> _GOAL OF THE EXERCISE_: Word for word, restate every line of the material.

> _RECORDED INFORMATION_:
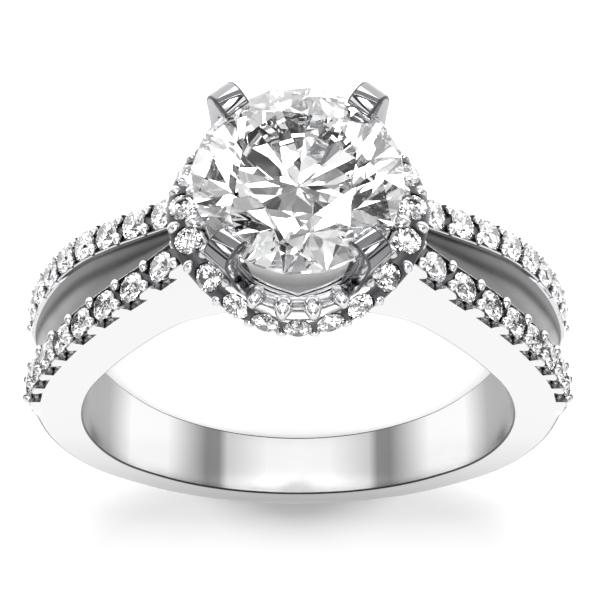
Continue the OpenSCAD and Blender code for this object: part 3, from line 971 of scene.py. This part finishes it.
# Light
# A white studio tent, with darker cards hung in it to draw the facets and edges, four soft boxes
# in front of the head and above it, and two low lamps. Azimuth 0 is where the camera stands, and 90
# is on the left of its picture.
world = bpy.data.worlds.new("white_tent")
bpy.context.scene.world = world
world.use_nodes = True
sky = world.node_tree
facing = add_node(sky, "ShaderNodeTexCoord").outputs["Generated"]
tent_brightness = 1.0
# columns: azimuth, elevation, half width, half height in degrees, softness of the edge, brightness
DARK_CARDS = (
    (0, 56, 30, 18, 0.12, 0.6),
    (75, 40, 6, 34, 0.06, 0.02),
    (-75, 40, 6, 34, 0.06, 0.02),
    (45, 40, 3, 34, 0.06, 0.02),
    (-45, 40, 3, 34, 0.06, 0.02),
    (0, 8, 40, 7, 0.06, 0.2),
    (10, 60, 4, 12, 0.05, 0),
    (-14, 60, 4, 12, 0.05, 0),
    (0, 35, 3, 9, 0.04, 0),
)
# A dark skirting runs round the foot of the tent, between two elevations. Straight behind the ring
# it has a gap, whose edge fades between two cosines of the angle from straight back. The side faces
# mirror the gap, which keeps them clean.
skirt_low = 2
skirt_high = 8
skirt_shade = 0.12
SKIRT_GAP = (0.93, 0.96)
reach = add_node(sky, "ShaderNodeSeparateXYZ", {"Vector": facing}).outputs
wall = add_node(sky, "ShaderNodeMapRange", {
    "Value": reach["Z"], "From Min": math.sin(math.radians(skirt_low)),
    "From Max": math.sin(math.radians(skirt_high)),
    "To Min": skirt_shade, "To Max": tent_brightness}, interpolation_type="SMOOTHSTEP").outputs["Result"]
skirt_gap = add_node(sky, "ShaderNodeMapRange", {
    "Value": reach["Y"], "From Min": SKIRT_GAP[0], "From Max": SKIRT_GAP[1],
    "To Min": 0, "To Max": tent_brightness}).outputs["Result"]
brightness = add_node(sky, "ShaderNodeMath", {0: wall, 1: skirt_gap}, operation="MAXIMUM").outputs["Value"]
# Directions behind a card count as this far ahead of it, which puts them far outside its edges.
least_ahead = 0.001
for azimuth, elevation, half_w, half_h, softness, shade in DARK_CARDS:
    turn = math.radians(azimuth)
    lift = math.radians(elevation)
    towards = Vector((math.sin(turn) * math.cos(lift), -math.cos(turn) * math.cos(lift), math.sin(lift)))
    across = Vector((math.cos(turn), math.sin(turn), 0))
    along = add_node(sky, "ShaderNodeVectorMath", {0: facing, 1: towards},
                     operation="DOT_PRODUCT").outputs["Value"]
    ahead = add_node(sky, "ShaderNodeMath", {0: along, 1: least_ahead}, operation="MAXIMUM").outputs["Value"]
    cover = 1 - shade
    for axis, half in ((across, half_w), (across.cross(towards), half_h)):
        beside = add_node(sky, "ShaderNodeVectorMath", {0: facing, 1: axis},
                          operation="DOT_PRODUCT").outputs["Value"]
        slant = add_node(sky, "ShaderNodeMath", {0: beside, 1: ahead}, operation="DIVIDE").outputs["Value"]
        offset = add_node(sky, "ShaderNodeMath", {0: slant}, operation="ABSOLUTE").outputs["Value"]
        limit = math.tan(math.radians(half))
        inside = add_node(sky, "ShaderNodeMapRange", {
            "Value": offset, "From Min": limit, "From Max": limit + softness,
            "To Min": 1, "To Max": 0}, interpolation_type="SMOOTHSTEP").outputs["Result"]
        cover = add_node(sky, "ShaderNodeMath", {0: inside, 1: cover}, operation="MULTIPLY").outputs["Value"]
    left_open = add_node(sky, "ShaderNodeMath", {0: 1.0, 1: cover}, operation="SUBTRACT").outputs["Value"]
    brightness = add_node(sky, "ShaderNodeMath", {0: left_open, 1: brightness},
                          operation="MULTIPLY").outputs["Value"]
tent = sky.nodes["Background"]
tent.inputs["Color"].default_value = linear("#FFFFFF")
sky.links.new(brightness, tent.inputs["Strength"])

# The two low lamps come last. Metal and stones don't mirror them: they light the table alone, and
# throw the two faint shadows behind the band.
# columns: place in millimetres, side in millimetres, watts, whether metal and stones mirror it
SOFT_BOXES = (
    (0, -280, 250, 200, 0.55, True),
    (160, -330, 100, 120, 0.28, True),
    (-160, -330, 100, 120, 0.28, True),
    (0, -50, 370, 120, 0.28, True),
    (190, -270, 100, 80, 3.8, False),
    (-190, -270, 100, 80, 3.8, False),
)
for number, (x, y, z, side, watts, mirrored) in enumerate(SOFT_BOXES):
    lamp = bpy.data.lights.new(f"soft_box_{number + 1}", "AREA")
    lamp.size = side / 1000
    lamp.energy = watts
    soft_box = linked(f"soft_box_{number + 1}", lamp)
    soft_box.location = Vector((x, y, z)) / 1000
    soft_box.rotation_euler = soft_box.location.to_track_quat("Z", "Y").to_euler()
    soft_box.visible_glossy = mirrored
    soft_box.visible_transmission = mirrored

# Flags of grey velvet lie on the light table round the picture's edge. The centre stone's table
# mirrors the front one, and the beads and claws take their dark outlines from all three. The
# flecks of the pile are about 0.5 mm across.
velvet = speckled_material("grey_velvet", "#4C4C4C", "#545454", 0.5, {
    "Roughness": 1, "Specular IOR Level": 0})
# columns: left, right, front and back edge in millimetres
FLAGS = ((-70, 70, -110, -17), (-70, -15, -17, 30), (15, 70, -17, 30))
flag_height = 0.5
flag_corners = []
for left, right, front, back in FLAGS:
    flag_corners += [(left, front), (right, front), (right, back), (left, back)]
flag_mesh = bpy.data.meshes.new("grey_flags")
flag_mesh.from_pydata([Vector((x, y, flag_height)) / 1000 for x, y in flag_corners], [],
                      [tuple(range(4 * k, 4 * k + 4)) for k in range(len(FLAGS))])
flag_mesh.materials.append(velvet)
flag = linked("grey_flags", flag_mesh)
# Only mirrors and stones see them: they neither show nor throw a shadow.
flag.visible_camera = False
flag.visible_diffuse = False
flag.visible_shadow = False

# Camera
# It looks at the ring from in front and above, with the head's side of the picture up, so the
# camera is rolled half round, because the ring lies with its head towards it.
# Its angles and lens are fitted to the outline of the finger hole.
camera_distance = 110
camera_height_angle = math.radians(63.77)
camera_pitch = math.radians(62.22)
camera_side = 0.07
camera_data = bpy.data.cameras.new("photo_camera")
camera_data.lens = 170.7
camera_data.sensor_width = 36
camera_data.clip_start = 0.01
camera_data.clip_end = 10
camera = linked("photo_camera", camera_data)
eye = Vector((camera_side, -camera_distance * math.cos(camera_height_angle),
              camera_distance * math.sin(camera_height_angle)))
look = Vector((0, math.cos(camera_pitch), -math.sin(camera_pitch)))
top = Vector((0, math.sin(camera_pitch), math.cos(camera_pitch)))
turned = LAID.to_3x3().normalized()
axes = Matrix((turned @ look.cross(top), turned @ top, turned @ -look)).transposed().to_4x4()
axes.translation = LAID @ eye
camera.matrix_world = axes
bpy.context.scene.camera = camera

scene = bpy.context.scene
scene.view_settings.view_transform = "Standard"
scene.cycles.max_bounces = 24
scene.cycles.transmission_bounces = 24
scene.cycles.glossy_bounces = 12
scene.cycles.caustics_reflective = False
scene.cycles.caustics_refractive = False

> _EXPECTED OUTPUT_:
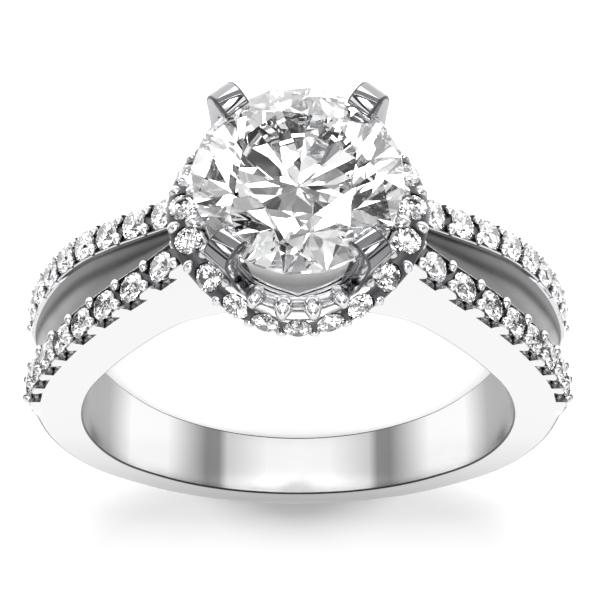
Continue the OpenSCAD and Blender code for this object: part 3, from line 971 of scene.py. This part finishes it.
# Light
# A white studio tent, with darker cards hung in it to draw the facets and edges, four soft boxes
# in front of the head and above it, and two low lamps. Azimuth 0 is where the camera stands, and 90
# is on the left of its picture.
world = bpy.data.worlds.new("white_tent")
bpy.context.scene.world = world
world.use_nodes = True
sky = world.node_tree
facing = add_node(sky, "ShaderNodeTexCoord").outputs["Generated"]
tent_brightness = 1.0
# columns: azimuth, elevation, half width, half height in degrees, softness of the edge, brightness
DARK_CARDS = (
    (0, 56, 30, 18, 0.12, 0.6),
    (75, 40, 6, 34, 0.06, 0.02),
    (-75, 40, 6, 34, 0.06, 0.02),
    (45, 40, 3, 34, 0.06, 0.02),
    (-45, 40, 3, 34, 0.06, 0.02),
    (0, 8, 40, 7, 0.06, 0.2),
    (10, 60, 4, 12, 0.05, 0),
    (-14, 60, 4, 12, 0.05, 0),
    (0, 35, 3, 9, 0.04, 0),
)
# A dark skirting runs round the foot of the tent, between two elevations. Straight behind the ring
# it has a gap, whose edge fades between two cosines of the angle from straight back. The side faces
# mirror the gap, which keeps them clean.
skirt_low = 2
skirt_high = 8
skirt_shade = 0.12
SKIRT_GAP = (0.93, 0.96)
reach = add_node(sky, "ShaderNodeSeparateXYZ", {"Vector": facing}).outputs
wall = add_node(sky, "ShaderNodeMapRange", {
    "Value": reach["Z"], "From Min": math.sin(math.radians(skirt_low)),
    "From Max": math.sin(math.radians(skirt_high)),
    "To Min": skirt_shade, "To Max": tent_brightness}, interpolation_type="SMOOTHSTEP").outputs["Result"]
skirt_gap = add_node(sky, "ShaderNodeMapRange", {
    "Value": reach["Y"], "From Min": SKIRT_GAP[0], "From Max": SKIRT_GAP[1],
    "To Min": 0, "To Max": tent_brightness}).outputs["Result"]
brightness = add_node(sky, "ShaderNodeMath", {0: wall, 1: skirt_gap}, operation="MAXIMUM").outputs["Value"]
# Directions behind a card count as this far ahead of it, which puts them far outside its edges.
least_ahead = 0.001
for azimuth, elevation, half_w, half_h, softness, shade in DARK_CARDS:
    turn = math.radians(azimuth)
    lift = math.radians(elevation)
    towards = Vector((math.sin(turn) * math.cos(lift), -math.cos(turn) * math.cos(lift), math.sin(lift)))
    across = Vector((math.cos(turn), math.sin(turn), 0))
    along = add_node(sky, "ShaderNodeVectorMath", {0: facing, 1: towards},
                     operation="DOT_PRODUCT").outputs["Value"]
    ahead = add_node(sky, "ShaderNodeMath", {0: along, 1: least_ahead}, operation="MAXIMUM").outputs["Value"]
    cover = 1 - shade
    for axis, half in ((across, half_w), (across.cross(towards), half_h)):
        beside = add_node(sky, "ShaderNodeVectorMath", {0: facing, 1: axis},
                          operation="DOT_PRODUCT").outputs["Value"]
        slant = add_node(sky, "ShaderNodeMath", {0: beside, 1: ahead}, operation="DIVIDE").outputs["Value"]
        offset = add_node(sky, "ShaderNodeMath", {0: slant}, operation="ABSOLUTE").outputs["Value"]
        limit = math.tan(math.radians(half))
        inside = add_node(sky, "ShaderNodeMapRange", {
            "Value": offset, "From Min": limit, "From Max": limit + softness,
            "To Min": 1, "To Max": 0}, interpolation_type="SMOOTHSTEP").outputs["Result"]
        cover = add_node(sky, "ShaderNodeMath", {0: inside, 1: cover}, operation="MULTIPLY").outputs["Value"]
    left_open = add_node(sky, "ShaderNodeMath", {0: 1.0, 1: cover}, operation="SUBTRACT").outputs["Value"]
    brightness = add_node(sky, "ShaderNodeMath", {0: left_open, 1: brightness},
                          operation="MULTIPLY").outputs["Value"]
tent = sky.nodes["Background"]
tent.inputs["Color"].default_value = linear("#FFFFFF")
sky.links.new(brightness, tent.inputs["Strength"])

# The two low lamps come last. Metal and stones don't mirror them: they light the table alone, and
# throw the two faint shadows behind the band.
# columns: place in millimetres, side in millimetres, watts, whether metal and stones mirror it
SOFT_BOXES = (
    (0, -280, 250, 200, 0.55, True),
    (160, -330, 100, 120, 0.28, True),
    (-160, -330, 100, 120, 0.28, True),
    (0, -50, 370, 120, 0.28, True),
    (190, -270, 100, 80, 3.8, False),
    (-190, -270, 100, 80, 3.8, False),
)
for number, (x, y, z, side, watts, mirrored) in enumerate(SOFT_BOXES):
    lamp = bpy.data.lights.new(f"soft_box_{number + 1}", "AREA")
    lamp.size = side / 1000
    lamp.energy = watts
    soft_box = linked(f"soft_box_{number + 1}", lamp)
    soft_box.location = Vector((x, y, z)) / 1000
    soft_box.rotation_euler = soft_box.location.to_track_quat("Z", "Y").to_euler()
    soft_box.visible_glossy = mirrored
    soft_box.visible_transmission = mirrored

# Flags of grey velvet lie on the light table round the picture's edge. The centre stone's table
# mirrors the front one, and the beads and claws take their dark outlines from all three. The
# flecks of the pile are about 0.5 mm across.
velvet = speckled_material("grey_velvet", "#4C4C4C", "#545454", 0.5, {
    "Roughness": 1, "Specular IOR Level": 0})
# columns: left, right, front and back edge in millimetres
FLAGS = ((-70, 70, -110, -17), (-70, -15, -17, 30), (15, 70, -17, 30))
flag_height = 0.5
flag_corners = []
for left, right, front, back in FLAGS:
    flag_corners += [(left, front), (right, front), (right, back), (left, back)]
flag_mesh = bpy.data.meshes.new("grey_flags")
flag_mesh.from_pydata([Vector((x, y, flag_height)) / 1000 for x, y in flag_corners], [],
                      [tuple(range(4 * k, 4 * k + 4)) for k in range(len(FLAGS))])
flag_mesh.materials.append(velvet)
flag = linked("grey_flags", flag_mesh)
# Only mirrors and stones see them: they neither show nor throw a shadow.
flag.visible_camera = False
flag.visible_diffuse = False
flag.visible_shadow = False

# Camera
# It looks at the ring from in front and above, with the head's side of the picture up, so the
# camera is rolled half round, because the ring lies with its head towards it.
# Its angles and lens are fitted to the outline of the finger hole.
camera_distance = 110
camera_height_angle = math.radians(63.77)
camera_pitch = math.radians(62.22)
camera_side = 0.07
camera_data = bpy.data.cameras.new("photo_camera")
camera_data.lens = 170.7
camera_data.sensor_width = 36
camera_data.clip_start = 0.01
camera_data.clip_end = 10
camera = linked("photo_camera", camera_data)
eye = Vector((camera_side, -camera_distance * math.cos(camera_height_angle),
              camera_distance * math.sin(camera_height_angle)))
look = Vector((0, math.cos(camera_pitch), -math.sin(camera_pitch)))
top = Vector((0, math.sin(camera_pitch), math.cos(camera_pitch)))
turned = LAID.to_3x3().normalized()
axes = Matrix((turned @ look.cross(top), turned @ top, turned @ -look)).transposed().to_4x4()
axes.translation = LAID @ eye
camera.matrix_world = axes
bpy.context.scene.camera = camera

scene = bpy.context.scene
scene.view_settings.view_transform = "Standard"
scene.cycles.max_bounces = 24
scene.cycles.transmission_bounces = 24
scene.cycles.glossy_bounces = 12
scene.cycles.caustics_reflective = False
scene.cycles.caustics_refractive = False